WWE called her gold.
And when she became Raw General Manager—standing toe-to-toe with Paul Heyman, slapping around Vickie Guerrero, weaponizing her instability like it was nuclear-grade heat—you’d swear Bukowski himself had booked it. A cocktail of volatility and vulnerability, AJ was madness with a microphone. She didn’t play power politics; she lit them on fire.
But it was her reign as WWE Divas Champion that cemented her legend. Forget the “butterfly belt.” Forget the era of eye candy and passive aggression. AJ Lee was real. She held the title for 295 days and made every defense a middle finger to the system that tried to reduce her to just another body in booty shorts. She eviscerated the cast of Total Divas on live television, calling out reality TV fluff with promos sharper than a broken bottle.

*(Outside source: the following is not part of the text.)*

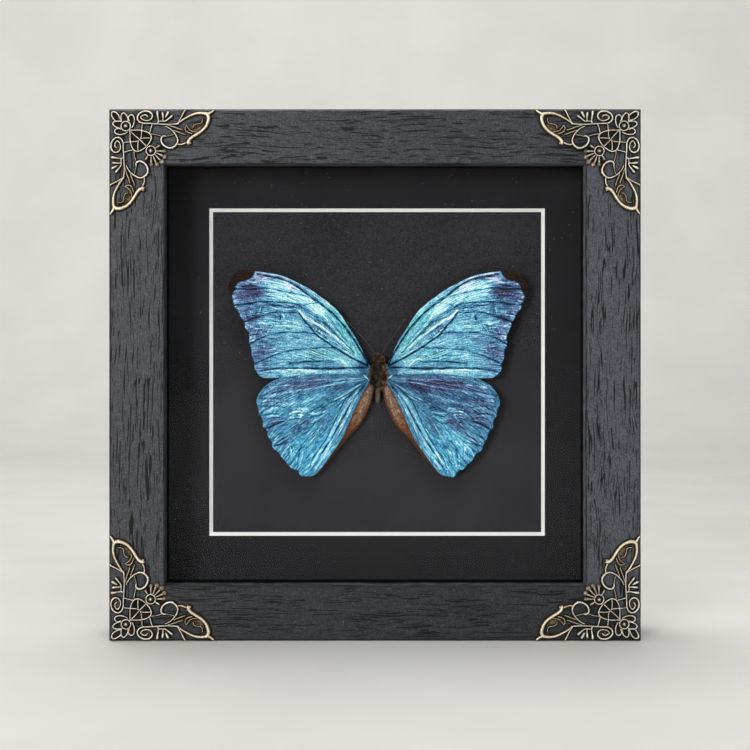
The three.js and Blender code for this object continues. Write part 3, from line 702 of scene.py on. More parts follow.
def add_daisy(pile):
    """Wedge stems and rounded ends over a dark fan."""
    start, stop, radius = DAISY_FAN
    rim = [around(DAISY, degrees, radius) for degrees in np.linspace(start, stop, 15)]
    add_plate(pile, [around(DAISY, 45, 0.5), *rim])
    for degrees, near, far in DAISY_STEMS:
        stem = [[*around(DAISY, degrees, near), 0.6], [*around(DAISY, degrees, far), 1.35]]
        add_stroke(pile, stem, shine=DULL)
    for degrees, reach, radius in DAISY_ENDS:
        add_dome(pile, around(DAISY, degrees, reach), 0.45, radius, 0.75, DULL_DOME)


def cast_ornament():
    pile = Pile()
    strokes = [triples(flat) for flat in HALF_STROKES]
    for points in [*strokes, *map(mirrored, strokes), *map(triples, SINGLE_STROKES)]:
        add_stroke(pile, points)
    for points in map(triples, DULL_HALF_STROKES):
        add_stroke(pile, points, shine=DULL)
        add_stroke(pile, mirrored(points), shine=DULL)
    add_daisy(pile)
    for centre, radius, width in RINGS:
        ring = [around(centre, degrees, radius) for degrees in np.linspace(0, 360, 25)]
        add_stroke(pile, [[*point, width] for point in ring], lift=0.15)
        add_plate(pile, ring[:-1])
    for centre, radius in BOSSES:
        add_dome(pile, centre, 0.8, radius, 1.0, POLISH_AND_GLINT_DOME)
    for centre, radius in [*BEADS, *((c[::-1], r) for c, r in BEADS)]:
        add_dome(pile, centre, 0.4, radius, 1.1, POLISH_AND_GLINT_DOME)
    half_plates = [pairs(flat) for flat in HALF_PLATES]
    for corners in [*map(pairs, PLATES), *half_plates, *map(mirrored, half_plates)]:
        add_plate(pile, corners)
    olive = [pairs(flat) for flat in OLIVE_HALF_PLATES]
    for corners in [*olive, *map(mirrored, olive)]:
        add_plate(pile, corners, rise=0.36)
    return pile


def fit_ornaments():
    pile = cast_ornament()
    brass = antique_brass()
    for turns, corner in enumerate(CORNERS):
        cosine, sine = math.cos(turns * math.pi / 2), math.sin(turns * math.pi / 2)
        node = f"corner_ornament_{corner}"
        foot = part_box(node)[1].y

        def place(points):
            x = (points[:, 0] - MIDDLE) * MM
            z = (MIDDLE - points[:, 1]) * MM
            out = foot - points[:, 2] * MM
            return np.stack([x * cosine - z * sine, out, HALF + x * sine + z * cosine], axis=1)

        piece = pile.piece(f"ornament_{corner}", brass, "ornament_brass", place)
        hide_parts(node)


# ---- Butterfly ----
# Local mm from the middle of the thorax, for the right side. The left side mirrors it.
BUTTERFLY_AT = (1.3, 110.75)
GLUE = 0.1  # a gap above the card stands for it
WING_RISE = 5.5  # wing roots above the glue
WING_LEVEL = CARD_FRONT / MM - GLUE - WING_RISE
WING_LIFT = 0.04  # how far out a wing gets per mm to the side
HINDWING_DROP = 0.9
FORE_TONE, HIND_TONE = 0.56, 0.435
APEX_FROM = 48  # the brown apex is farther to the side than this
APEX_EDGE = (-0.7, 0.4)  # the brown starts and is full this far past its line
APEX_DARKER = 0.46
RIM = (0.003, 0.013)  # the margin's dark rim is full and ends here, as shares of the wing's length
ROWS, COLUMNS = 300, 250  # a wing's grid, from root to margin and from front to back
FOLD_ROWS, FOLD_COLUMNS = 150, 36
PLEAT_POINTS = 14

# Outlines of x, z.
FORE_LEAD = [
    3.4,2.6, 4.5,4.3, 5.5,6.3, 6.6,8.8, 8.2,12, 9.5,14.5, 12,18.3, 14,21.5, 16,24.5, 18,27, 20,28.6,
    21.5,30, 24.5,32, 26,33.2, 28,34.6, 30,36, 32,36.8, 36,38.9, 40,40.6, 44,41.7, 48,42.3, 52,42.8,
    55,43.3, 58,43.1, 60,42.1,
]
FORE_MARGIN = [
    60,42.1, 61.5,40.5, 62.6,39, 63.3,37, 63.3,34.5, 62.3,31.5, 61.5,29.6, 60.9,28.4, 60.2,26.5, 58.8,24.5,
    57.6,22.5, 57,21, 56.6,19.5, 55.7,18, 55,16.5, 54.7,14.5, 54.6,12, 54.3,10.2, 53.6,8, 53.4,6, 53,4.5,
    52.4,3, 52.3,1.5, 51.7,0, 50.5,-1.4, 48.2,-2.5,
]
FORE_TRAIL = [3.4,-0.9, 10,-1, 20,-0.7, 28,-0.9, 33,-1.3, 38,-2, 43,-2.5, 48.2,-2.5]
HIND_LEAD = [3.4,-0.8, 12,0.9, 24,1.2, 34,0, 42,-2.6, 44,-3.5, 47,-5.2, 49,-7, 50.4,-9.2]
HIND_MARGIN = [
    50.4,-9.2, 51.2,-10.4, 51.6,-12.5, 51.5,-14.6, 50.7,-16.4, 50.4,-18, 49.7,-19.5, 49,-21.4, 48.7,-23.6,
    47.4,-25.2, 46.8,-27, 45.6,-29.4, 44.7,-32, 43,-34, 41.3,-35.7, 40.2,-37, 39.1,-38.8, 37.6,-40,
    36,-41.4, 34.4,-42, 33.3,-43.4, 32,-44.6, 30.3,-44.6, 28.6,-44.3, 27.2,-43.8, 26.2,-43.2,
]
HIND_TRAIL = [
    3.2,-4.6, 4.6,-6, 6.4,-9, 8,-12, 9.6,-15.2, 11.4,-19.4, 13.4,-24.1, 16.2,-29.7, 18.4,-33, 21.2,-37,
    23.4,-40, 26.2,-43.2,
]
FOLD_EDGE = [
    1.6,-5.2, 2.1,-8.6, 2.8,-12, 3.8,-15, 5,-18, 6.6,-21.2, 8.4,-24, 10.8,-26.6, 13.2,-29, 15.6,-31.7,
    18,-34.9, 20.3,-37.8, 22.6,-40.8, 25.2,-43.9,
]
APEX = [52.2,43.6, 52.8,41.4, 54,40, 55.8,39.1, 58.8,38.2, 60.4,36.6, 60.9,34.9, 61.7,33.4, 62.4,31.4]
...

She made skipping down the ramp look like a threat. She made the Black Widow submission move look like poetry with a chokehold. And she made being “the crazy chick” cool for every girl who felt too loud, too weird, too broken for this world.
But the truth was uglier than any promo.
Behind the curtain, AJ Lee was breaking down. Her neck was shot, her spine was whispering death threats, and the shadow of her husband, CM Punk, loomed large. He walked out of WWE in a storm of lawsuits, bitterness, and scorched earth. AJ, still under contract, kept going—silently caught between the man she loved and the company that signed her checks. It was loyalty without an exit strategy.
She wrestled her final match the night after WrestleMania 31, tagging with Paige to defeat the Bella Twins. Then she walked away. No press conference. No tearful goodbye. Just… gone. Like smoke in a barroom ceiling fan.
In her memoir Crazy Is My Superpower, she laid it bare—childhood trauma, mental illness, suicide attempts, all of it. And she didn’t ask for sympathy. She demanded understanding. She turned the mirror on herself and made the pain beautiful, made the darkness a punchline, made survival a badge of honor.
She didn’t just retire. She escaped.
Post-wrestling, she traded in the ring for the pen. A bestselling author, a comic book writer, a mental health advocate, a screenwriter. Still fighting. Just using a different set of weapons. She joined Women of Wrestling as an executive producer, giving the next generation of weird, wild, beautiful misfits a place to scream and skip and bleed under the lights.
AJ Lee was never just a wrestler. She was a message: You don’t have to be pretty to be powerful. You don’t have to be normal to be great. You don’t have to be sane to be a star.
You just have to show up, broken as hell, and dare the world to blink first.
And if you’re lucky—or crazy enough—you’ll leave behind a legacy no title can measure and no promo can top.
April Jeanette Mendez didn’t play the game. She rewrote the goddamn rulebook.